** Start SOURCE EXCERPT **
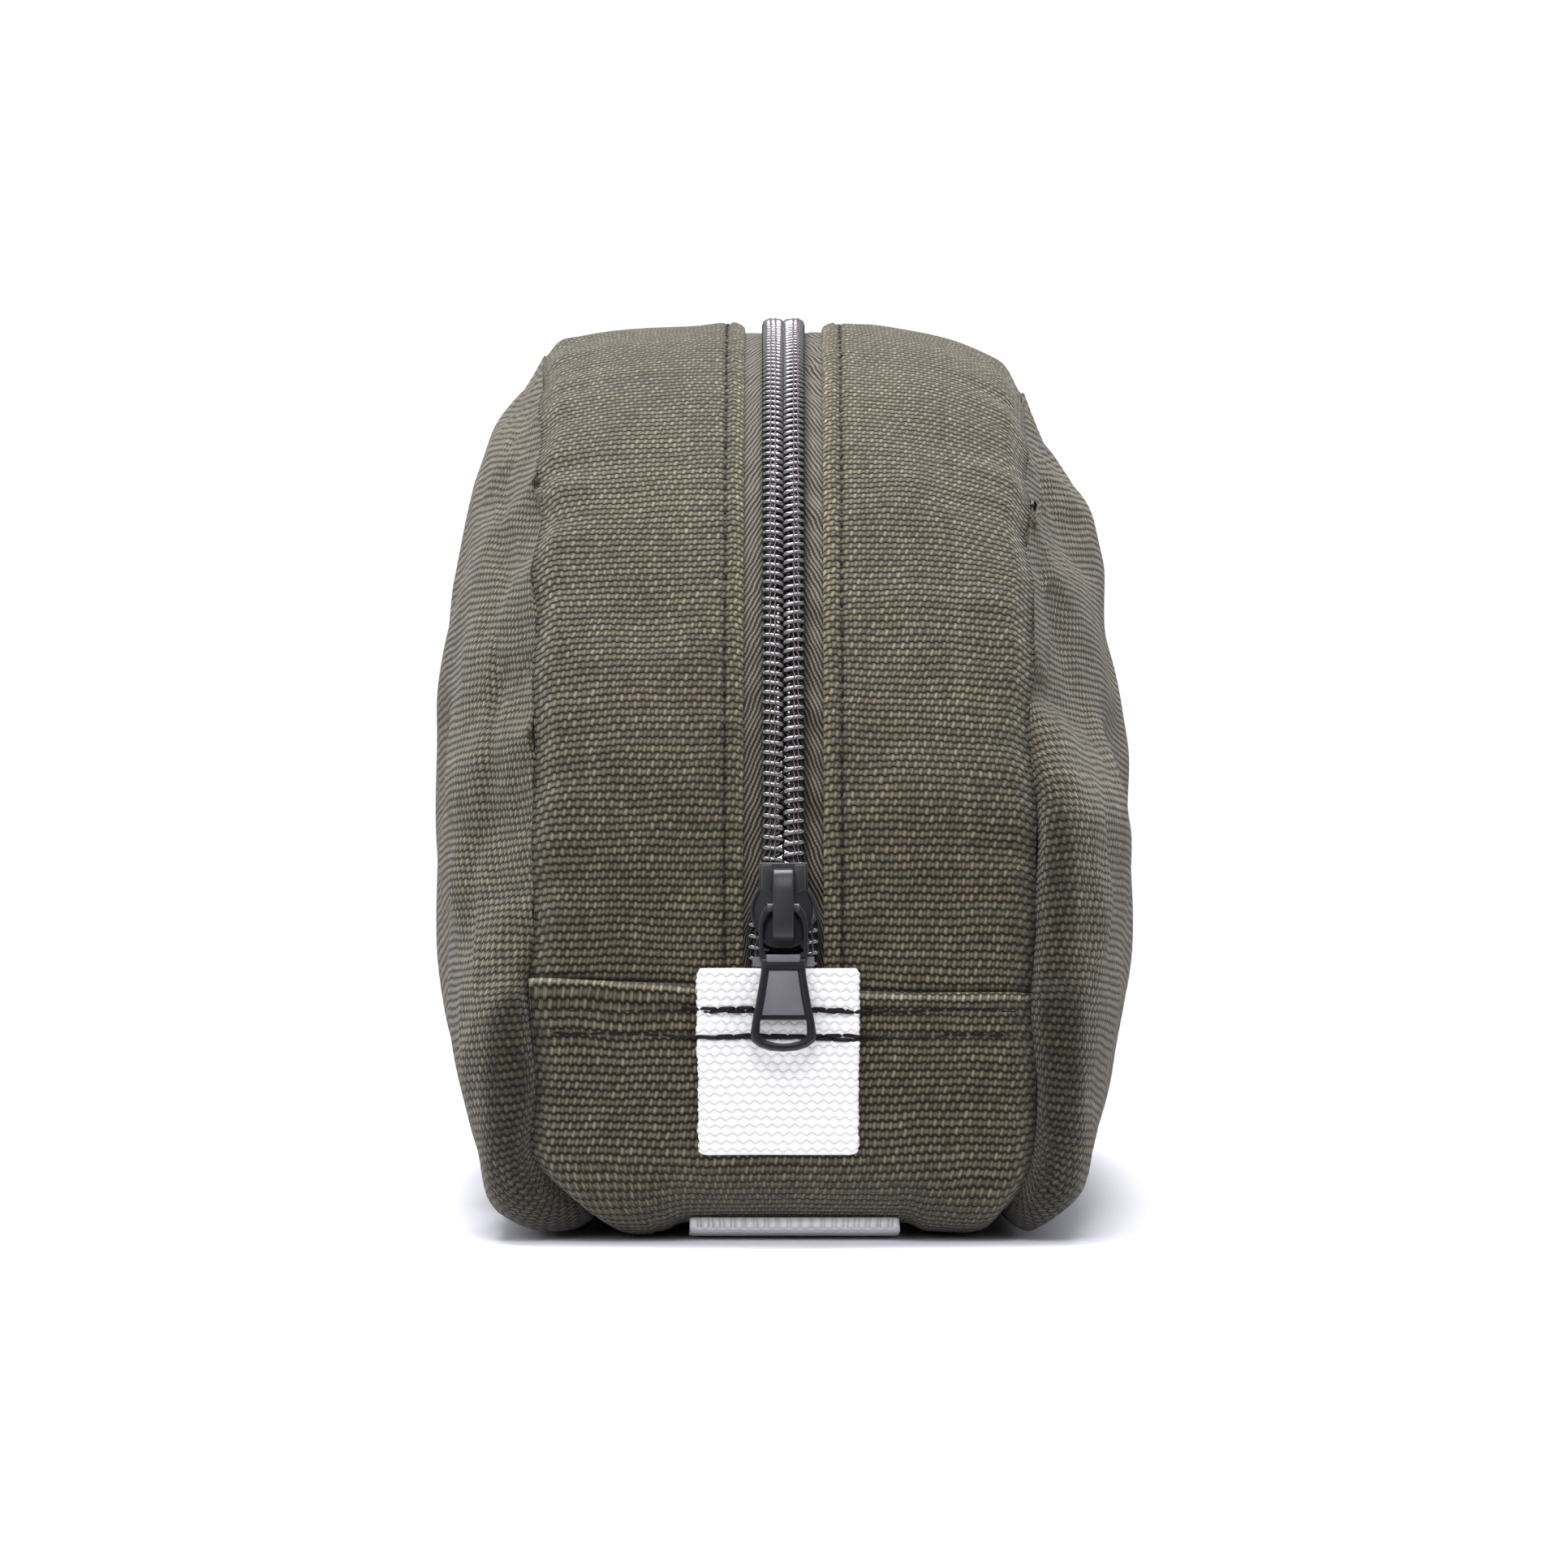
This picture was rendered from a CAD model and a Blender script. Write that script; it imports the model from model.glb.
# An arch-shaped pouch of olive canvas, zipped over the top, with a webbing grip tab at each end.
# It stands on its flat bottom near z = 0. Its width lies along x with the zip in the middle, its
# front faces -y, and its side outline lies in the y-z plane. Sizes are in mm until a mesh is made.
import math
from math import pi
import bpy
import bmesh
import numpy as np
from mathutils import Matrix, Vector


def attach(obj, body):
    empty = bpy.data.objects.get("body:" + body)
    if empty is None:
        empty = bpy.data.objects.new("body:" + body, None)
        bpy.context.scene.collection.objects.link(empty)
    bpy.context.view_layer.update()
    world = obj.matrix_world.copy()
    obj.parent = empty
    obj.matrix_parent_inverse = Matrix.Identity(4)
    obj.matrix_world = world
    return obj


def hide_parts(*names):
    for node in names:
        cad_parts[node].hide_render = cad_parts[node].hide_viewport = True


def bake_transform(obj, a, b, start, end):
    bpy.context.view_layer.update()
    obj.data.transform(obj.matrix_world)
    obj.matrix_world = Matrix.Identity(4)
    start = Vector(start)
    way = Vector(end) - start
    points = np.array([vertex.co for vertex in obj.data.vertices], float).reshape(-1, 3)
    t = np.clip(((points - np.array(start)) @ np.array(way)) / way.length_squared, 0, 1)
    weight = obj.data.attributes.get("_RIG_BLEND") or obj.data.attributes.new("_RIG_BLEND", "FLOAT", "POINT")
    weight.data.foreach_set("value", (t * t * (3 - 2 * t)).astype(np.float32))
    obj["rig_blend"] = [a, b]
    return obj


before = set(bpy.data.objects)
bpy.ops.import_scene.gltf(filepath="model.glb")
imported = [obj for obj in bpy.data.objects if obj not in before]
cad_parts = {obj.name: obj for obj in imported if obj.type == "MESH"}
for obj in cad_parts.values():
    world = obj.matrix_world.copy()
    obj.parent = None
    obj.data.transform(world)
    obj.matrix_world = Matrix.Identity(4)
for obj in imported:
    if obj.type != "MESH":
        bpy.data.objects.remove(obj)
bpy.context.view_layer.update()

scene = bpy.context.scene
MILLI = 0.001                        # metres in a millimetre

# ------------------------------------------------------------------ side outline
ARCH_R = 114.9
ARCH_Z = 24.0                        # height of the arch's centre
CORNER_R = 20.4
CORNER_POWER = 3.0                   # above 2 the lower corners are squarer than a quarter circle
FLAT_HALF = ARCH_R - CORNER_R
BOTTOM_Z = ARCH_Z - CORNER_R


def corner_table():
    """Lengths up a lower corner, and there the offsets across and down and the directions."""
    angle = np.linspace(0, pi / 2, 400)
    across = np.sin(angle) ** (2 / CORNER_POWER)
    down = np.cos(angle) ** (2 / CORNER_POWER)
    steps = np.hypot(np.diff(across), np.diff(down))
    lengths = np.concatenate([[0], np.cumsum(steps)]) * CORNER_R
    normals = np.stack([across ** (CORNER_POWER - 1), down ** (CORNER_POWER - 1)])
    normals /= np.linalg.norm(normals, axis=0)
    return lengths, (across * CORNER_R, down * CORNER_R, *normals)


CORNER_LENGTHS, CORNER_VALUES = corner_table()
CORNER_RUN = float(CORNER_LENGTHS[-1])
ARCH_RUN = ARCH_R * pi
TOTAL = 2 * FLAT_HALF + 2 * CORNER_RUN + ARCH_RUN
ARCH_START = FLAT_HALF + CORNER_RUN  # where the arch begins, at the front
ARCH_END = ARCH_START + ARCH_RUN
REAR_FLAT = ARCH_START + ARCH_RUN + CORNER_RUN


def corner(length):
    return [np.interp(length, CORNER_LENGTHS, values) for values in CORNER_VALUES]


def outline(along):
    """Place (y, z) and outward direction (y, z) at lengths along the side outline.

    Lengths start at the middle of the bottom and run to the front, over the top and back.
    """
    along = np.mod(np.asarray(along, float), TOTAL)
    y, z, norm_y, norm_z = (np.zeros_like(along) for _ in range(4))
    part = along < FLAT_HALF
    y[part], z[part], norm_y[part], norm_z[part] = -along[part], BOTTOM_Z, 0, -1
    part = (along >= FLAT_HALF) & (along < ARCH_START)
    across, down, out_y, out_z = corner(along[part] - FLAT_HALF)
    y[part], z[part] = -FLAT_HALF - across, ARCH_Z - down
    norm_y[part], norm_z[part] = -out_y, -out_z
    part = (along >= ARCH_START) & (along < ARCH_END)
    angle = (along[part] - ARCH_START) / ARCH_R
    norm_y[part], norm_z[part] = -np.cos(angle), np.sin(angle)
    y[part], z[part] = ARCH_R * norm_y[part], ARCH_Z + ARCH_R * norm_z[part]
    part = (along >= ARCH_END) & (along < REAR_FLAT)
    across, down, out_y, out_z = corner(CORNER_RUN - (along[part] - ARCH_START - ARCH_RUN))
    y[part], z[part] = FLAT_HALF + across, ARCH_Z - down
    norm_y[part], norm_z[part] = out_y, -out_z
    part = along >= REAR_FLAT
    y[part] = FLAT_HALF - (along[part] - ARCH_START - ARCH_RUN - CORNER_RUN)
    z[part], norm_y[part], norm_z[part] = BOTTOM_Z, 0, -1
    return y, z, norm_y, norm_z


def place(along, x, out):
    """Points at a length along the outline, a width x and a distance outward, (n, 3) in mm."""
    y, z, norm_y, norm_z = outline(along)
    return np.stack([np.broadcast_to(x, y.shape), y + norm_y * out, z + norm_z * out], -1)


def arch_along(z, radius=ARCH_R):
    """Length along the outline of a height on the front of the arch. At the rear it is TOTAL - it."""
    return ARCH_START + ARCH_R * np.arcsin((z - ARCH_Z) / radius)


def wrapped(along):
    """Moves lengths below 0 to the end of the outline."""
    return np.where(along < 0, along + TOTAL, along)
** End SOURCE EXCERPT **
Return only the lines spanning from the first line of the material through the line with "for node in", copied exactly, both ends kept.

**PROBLEM SOLUTION**
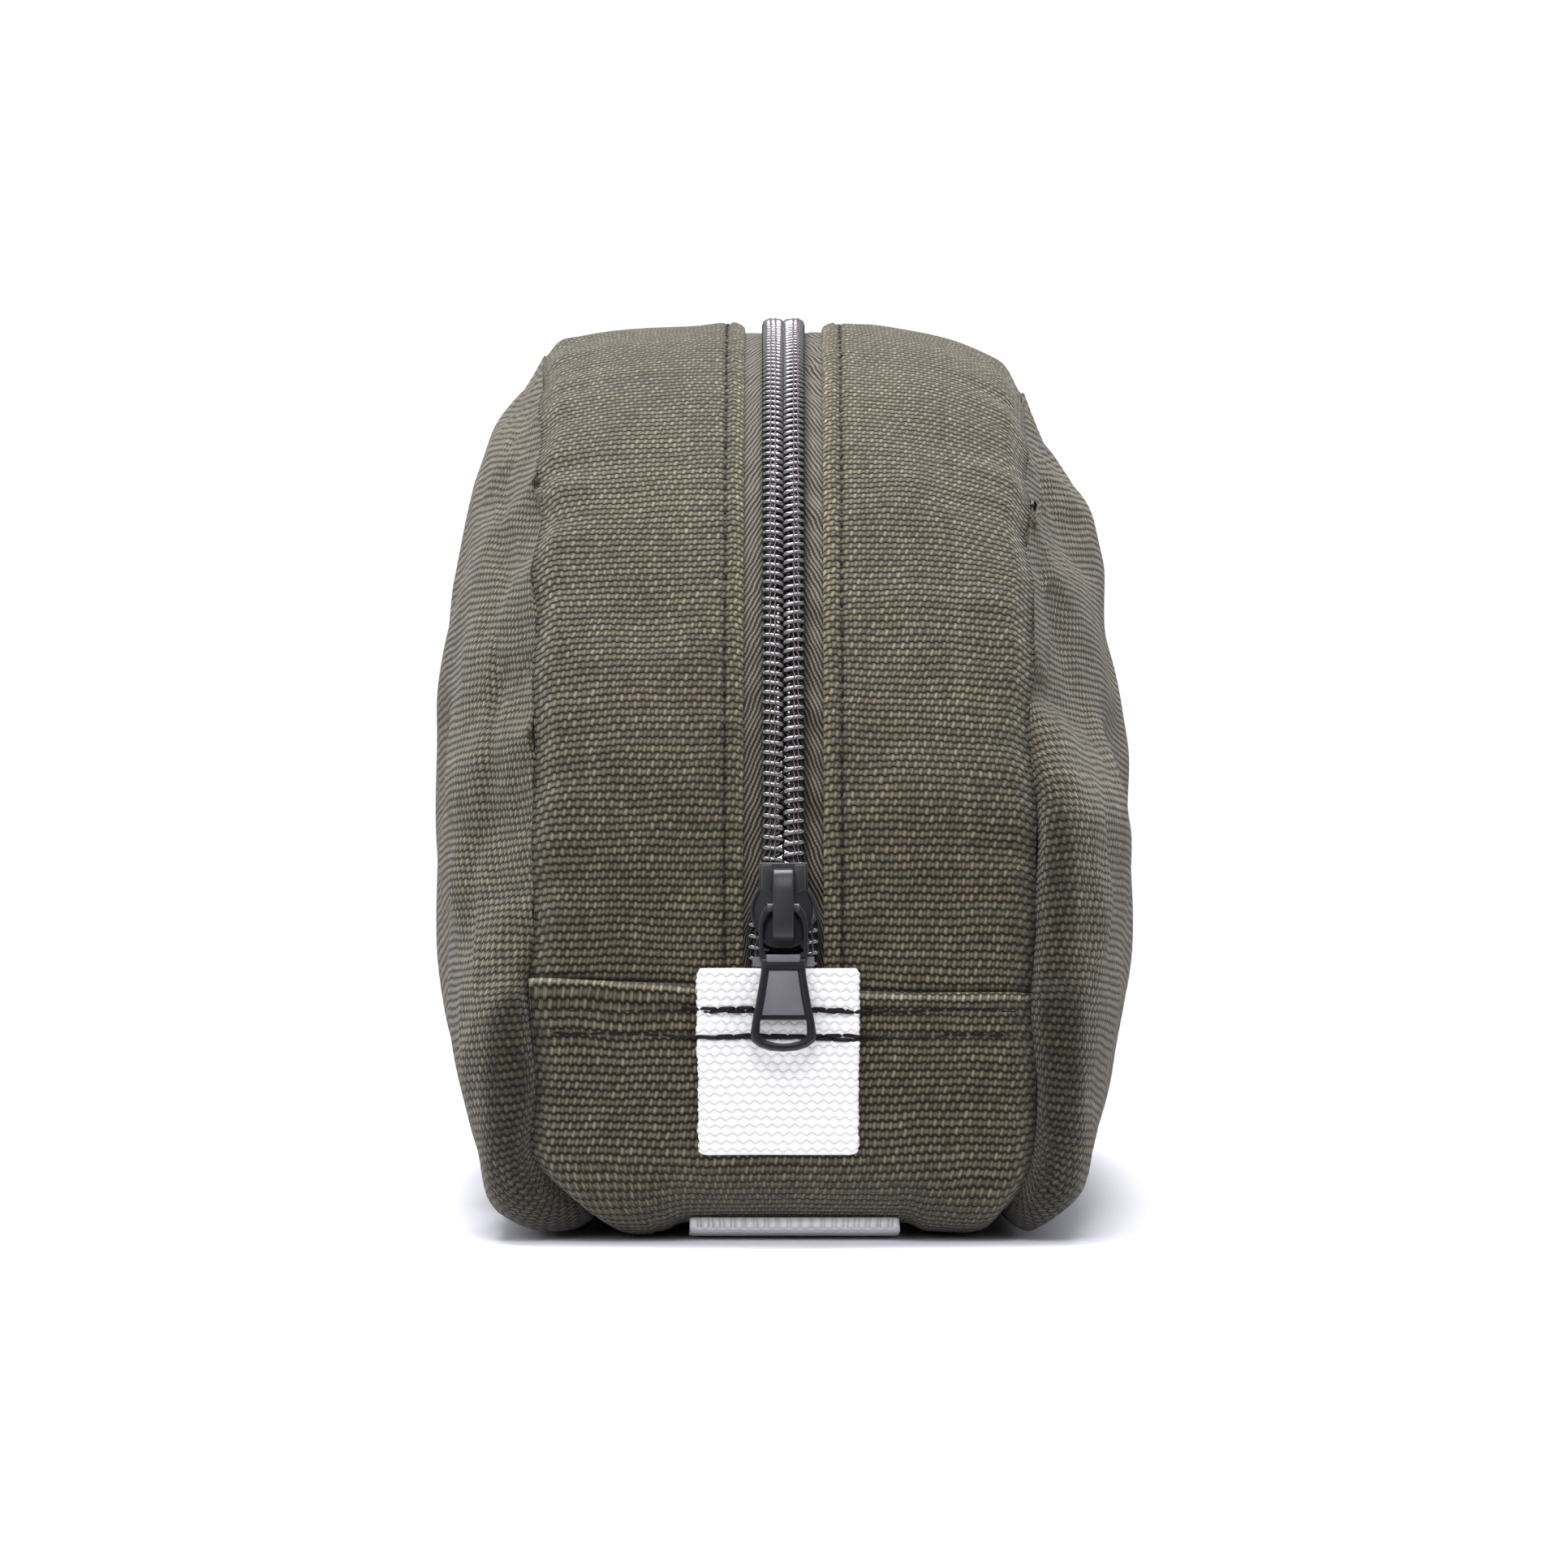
This picture was rendered from a CAD model and a Blender script. Write that script; it imports the model from model.glb.
# An arch-shaped pouch of olive canvas, zipped over the top, with a webbing grip tab at each end.
# It stands on its flat bottom near z = 0. Its width lies along x with the zip in the middle, its
# front faces -y, and its side outline lies in the y-z plane. Sizes are in mm until a mesh is made.
import math
from math import pi
import bpy
import bmesh
import numpy as np
from mathutils import Matrix, Vector


def attach(obj, body):
    empty = bpy.data.objects.get("body:" + body)
    if empty is None:
        empty = bpy.data.objects.new("body:" + body, None)
        bpy.context.scene.collection.objects.link(empty)
    bpy.context.view_layer.update()
    world = obj.matrix_world.copy()
    obj.parent = empty
    obj.matrix_parent_inverse = Matrix.Identity(4)
    obj.matrix_world = world
    return obj


def hide_parts(*names):
    for node in names:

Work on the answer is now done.